Escenas de Soria (sensaciones I)



'...a la deriva, qué importa dónde, hay todo un mundo sin sentido ahí fuera para vagabundear'.
['Aegipto', John Crowley]

Llegamos a Soria poco antes del mediodía de aquél primer sábado de septiembre, cuando el sol, en su cénit, deslumbraba en el cielo como una aparición sobrenatural. Previamente, y como viene siendo habitual en nuestros desplazamientos hacia 'la cabeza de Extremadura', realizamos la habitual parada en Medinaceli -ciudad de obligada visita, tanto a nivel cultural como emocional- para desayunar y de paso, repostar.
Enclavado en lo más alto, no demasiado lejos de los restos de las antiguas murallas y el castillo, el Arco romano -siglo II a. de C.- relucía cual si hubiera sido bañado en una capa de oro fino, al ser alcanzado por los rayos del sol. Su sombra, alargándose hacia el valle -la hierba, de un verde espectacular en primavera había teñido su aspecto por un color amarillo pajizo, que pedía a gritos un trago fresco de batido de lluvia- cubría un espacio considerable de la carretera, en cuya sombra correteaban nerviosos algunos gorriones buscando su sustento entre la arenisca.
Apenas recién levantada de la resaca festiva del viernes por la noche, la Ocilis celtíbera saludaba a la mañana con esa clase de maravillosa parsimonia que hace pensar en una providencial ligereza de ataduras -toda una cuestión, me consta, de proporción y medida- y que, en cuanto a la hostelería en concreto se refiere, en ocasiones impacta con fuerza contra la prisa costumbrista del viajero de las grandes capitales, que tiende siempre a convertir la palabra 'instantáneo' en un derecho fundamental que, en realidad, no siempre tiene.

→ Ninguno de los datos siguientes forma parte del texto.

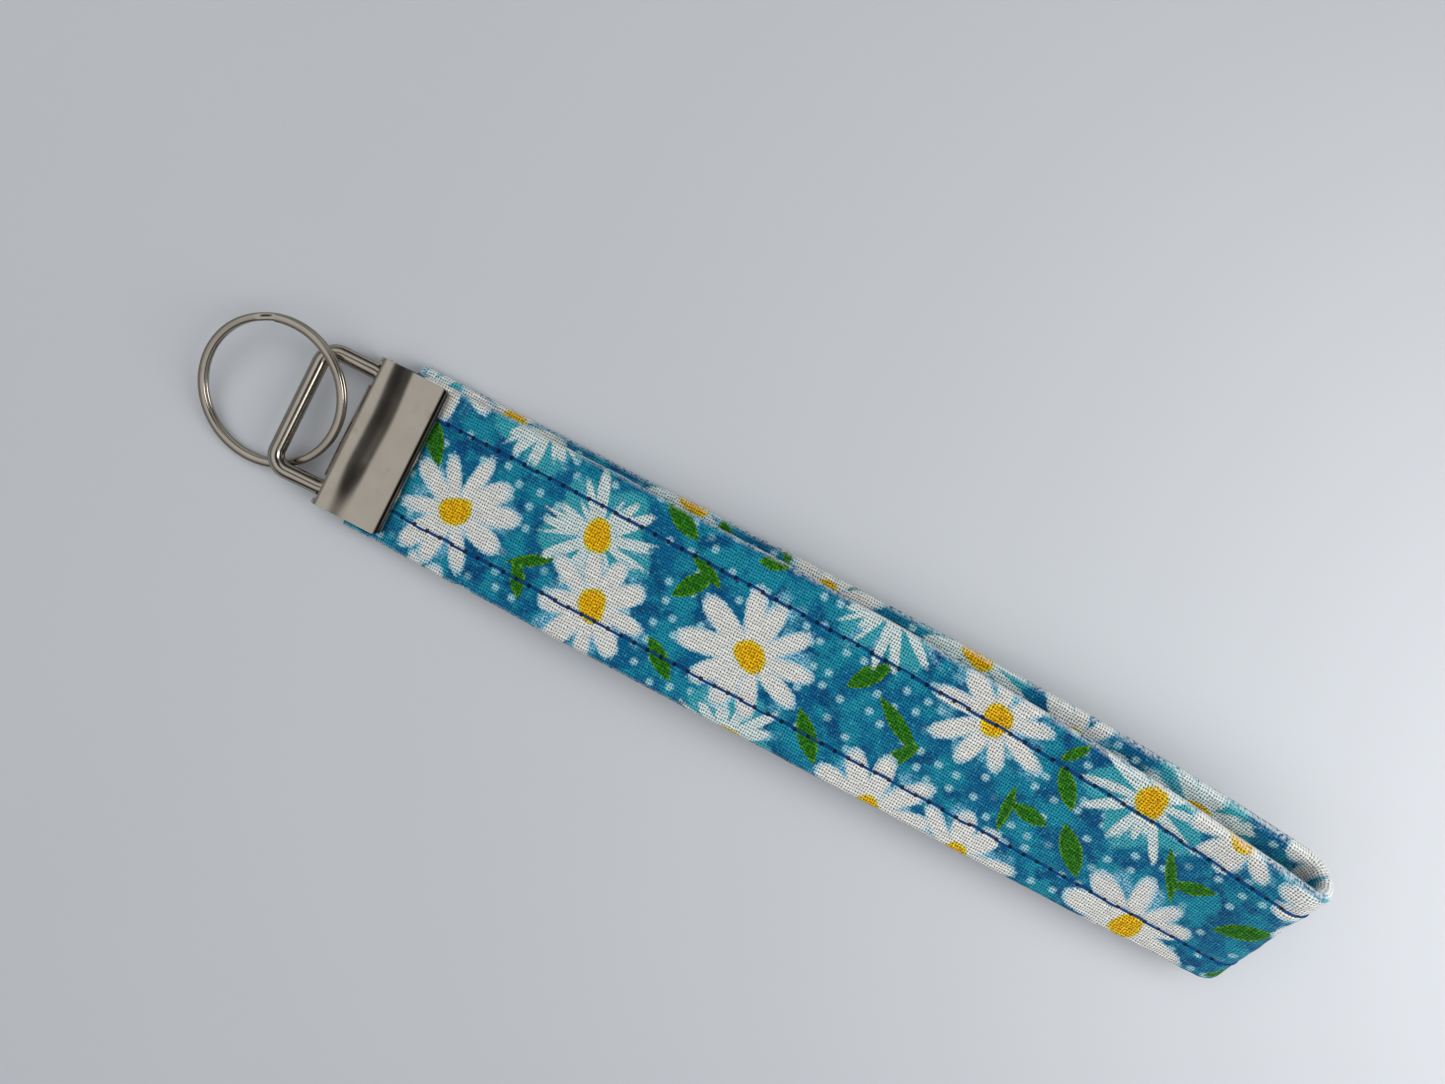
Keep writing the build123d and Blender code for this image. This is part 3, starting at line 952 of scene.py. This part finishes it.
def metal_piece(node, body, material, bevel=0.0):
    """A smooth-shaded stand-in for a plated part, with the bevel on its sharp outer edges."""
    weld, flat = 0.002 * MM, math.radians(0.5)
    sharp_angle, shading_angle = math.radians(50), math.radians(38)
    cad = frame["nodes"][node]
    shape = bmesh.new()
    shape.from_mesh(cad.data)
    bmesh.ops.transform(shape, matrix=cad.matrix_world, verts=shape.verts)
    bmesh.ops.remove_doubles(shape, verts=shape.verts, dist=weld)
    if bevel:
        bmesh.ops.dissolve_limit(shape, angle_limit=flat, verts=shape.verts, edges=shape.edges)
        outer = [edge for edge in shape.edges if edge.is_manifold and edge.is_convex]
        bmesh.ops.bevel(
            shape,
            geom=[edge for edge in outer if edge.calc_face_angle() > sharp_angle],
            offset=bevel * MM,
            segments=3,
            profile=0.5,
            affect="EDGES",
            clamp_overlap=True,
        )
    mesh = bpy.data.meshes.new(node)
    shape.to_mesh(mesh)
    shape.free()
    mesh.polygons.foreach_set("use_smooth", [True] * len(mesh.polygons))
    mesh.set_sharp_from_angle(angle=shading_angle)
    mesh.materials.append(material)
    made = add_to_scene(bpy.data.objects.new(f"{node}_plated", mesh))
    level = made.modifiers.new("level", "WEIGHTED_NORMAL")
    level.keep_sharp = True
    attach(made, body)
    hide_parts(node)


def ring_wire(material):
    """The split ring: one flattened wire coiled twice, stepping from one coil to the other."""
    half_ramp, ramp_at = math.radians(8), math.radians(114)
    stations, sides, corner_power = 560, 20, 0.75
    coil = 2 * math.pi - 2 * half_ramp
    travel = np.linspace(0, 2 * coil + 2 * half_ramp, stations)
    step_up = smooth(travel, coil, coil + 2 * half_ramp)
    height = (2 * step_up - 1) * (coil_thickness + coil_gap) / 2
    turn = ramp_at + half_ramp + travel
    outward = np.stack([np.cos(turn), np.sin(turn), np.zeros_like(turn)], 1)
    section = np.linspace(0, 2 * np.pi, sides, endpoint=False)
    wide, tall = (
        np.sign(wave) * np.abs(wave) ** corner_power * size / 2
        for wave, size in ((np.cos(section), ring_band), (np.sin(section), coil_thickness))
    )
    points = outward[:, None, :] * (ring_radius + wide)[None, :, None]
    points[:, :, 2] += height[:, None] + tall[None, :]
    lean = math.radians(ring_tilt)
    y, z = points[:, :, 1].copy(), points[:, :, 2].copy()
    points[:, :, 1] = y * math.cos(lean) - z * math.sin(lean)
    points[:, :, 2] = y * math.sin(lean) + z * math.cos(lean)
    points += joint_mm("ring_flip")
    faces = grid_faces(stations, sides, wrap_columns=True)
    last = (stations - 1) * sides
    faces.append(tuple(range(sides))[::-1])
    faces.append(tuple(range(last, last + sides)))
    made = make_object("split_ring_plated", points.reshape(-1, 3), faces, material)
    made.data.set_sharp_from_angle(angle=math.radians(50))
    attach(made, "ring")
    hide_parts("split_ring")


build_strap()
metal_piece("crimp_clamp", "clamp", nickel("plated_sheet", (4.0, 0.25, 4.0), creased=True), 0.14)
wire_metal = nickel("plated_wire", (1.0, 1.0, 1.0))
metal_piece("bail_wire", "bail", wire_metal)
ring_wire(wire_metal)
build_stage()
look_down_strap()
bpy.context.scene.view_settings.view_transform = "Standard"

Es algo que se aprende con el tiempo: las cosas deben hacerse a un ritmo adecuado; las prisas nunca son buenas y la paciencia, además de ser una virtud, es también una seña inequívoca de educación.
Tan envidiable disposición de ánimo, puede chocar en un principio. Pero una persona observadora, enseguida se percata de que no existe animadversión, en absoluto, ni tampoco indiferencia hacia el forastero. Es simplemente una forma de vida: sin prisa, pero sin pausa.
Es muy posible que por ese motivo, tan feliz placidez produzca en el visitante la extraordinaria sensación de que un factor tan relativo como el tiempo, en Soria carezca apenas de importancia. Albert Einstein, sin duda, se hubiera sentido a gusto viviendo allí. Al menos, esa fue mi primera impresión cuando, dejando el coche en las cercanías de la Concatedral de San Pedro, subimos paseando por la calle de Santo Tomé en dirección a la iglesia de Santo Domingo.
Siendo Soria una ciudad donde lo antiguo y lo moderno alternan con frecuencia -aunque no siempre como buenos amigos- no tardamos en toparnos con la que en tiempos fuera residencia de Fray Gabriel Téllez, más conocido, popular y universalmente, como Tirso de Molina:
'En esta santa casa vivió el maestro Fray Gabriel Téllez, Presentado y Comendador de la Orden de Nuestra Señora de la Merced. Predicador, teólogo y poeta, siempre grande con el nombre de Tirso de Molina, escribió muchas comedias notabilísimas. En el III Centenario de su fallecimiento, la Excelentísima Diputación Provincial de Soria mandó grabar esta inscripción'.
Algunos metros más arriba, cualquier diría que dorándose al sol como un turista alemán en una playa de Levante, la iglesia de Santo Domingo -'una de las más representativas del románico francés'- guiña un ojo coqueta a todo aquél que deambula por las inmediaciones, invitándole a detenerse el tiempo suficiente para intentar leer el libro abierto que es su fachada, rosetón incluido.
Dispuestas en forma radial -una de las características del románico francés- en las figuras de sus tres primeras arquivoltas podemos asistir a varios actos del Génesis, el Antiguo y el Nuevo Testamento.
Podemos apreciar, por ejemplo, a los Ancianos del Apocalipsis; la Matanza de los Inocentes; escenas relacionadas con el nacimiento de Cristo; la Anunciación; la Visitación, así como la Adoración de los pastores y de los Reyes Magos.
En la cuarta arquivolta, el tema elegido por el escultor, no es otro que el referido a la Pasión de Cristo.
La imagen de Dios Padre, rodeado de una mandorla con el tetramorfos, preside, como no podía ser menos, el tímpano; y por encima de éste, como si se tratara de un pequeño satélite, el rosetón, evidenciando en sus arcos y su decoración -vegetación y animales fantásticos- una clara influencia de origen árabe.